In this sense, they were already aware that if they got "the right number of names" for a variable, the amount of dataflow computation needed for most problems (reaching defs, etc) would become very small, and that changes would be easy to handle. They knew fairly quickly that for the dataflow problems they wanted to solve, they needed each variable to have a single reaching definition (and reaching definitions was well known), etc.
SSA was the incremental culmination of going from there to figuring out a clustering/partitioning of variables that was not based on formally structured control flow regions (which are all-variables things), but instead based on local dataflow for a variable with incorporation of the part of the CFG structure that could actually affect the local result for a given variable.
It was approached systematically - understanding the properties they needed, figuring out algorithms that solved them, etc.
Like a lot of things that turn out to be unexpectedly useful, take the world by storm, whatever, etc, history later seems to try to often represent them as a eureka moment.
[1] Bitvectors are assumed to be fixed size, and thus constant cost, but feel free to add another factor of N here if you want.

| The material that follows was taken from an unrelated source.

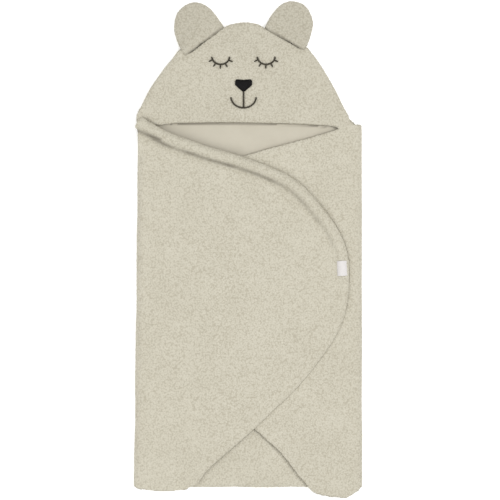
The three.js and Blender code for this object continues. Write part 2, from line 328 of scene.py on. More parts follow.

[2] This is not true in the sense that we knew how to recompute the result incrementally, and end up with a correct result, but doing so provably faster than solving the problem from scratch was not possible.
[3] They actually saw somewhat of a resurgence in the world of GPUs and more general computation graphs because it all becomes heavily applicable again to solving. However, we almost always have eventually developed easier to understand (even if potentially slower theory-wise) global algorithms and use those instead, because we have the compute power to do it, and this tradeoff is IMHO worth it.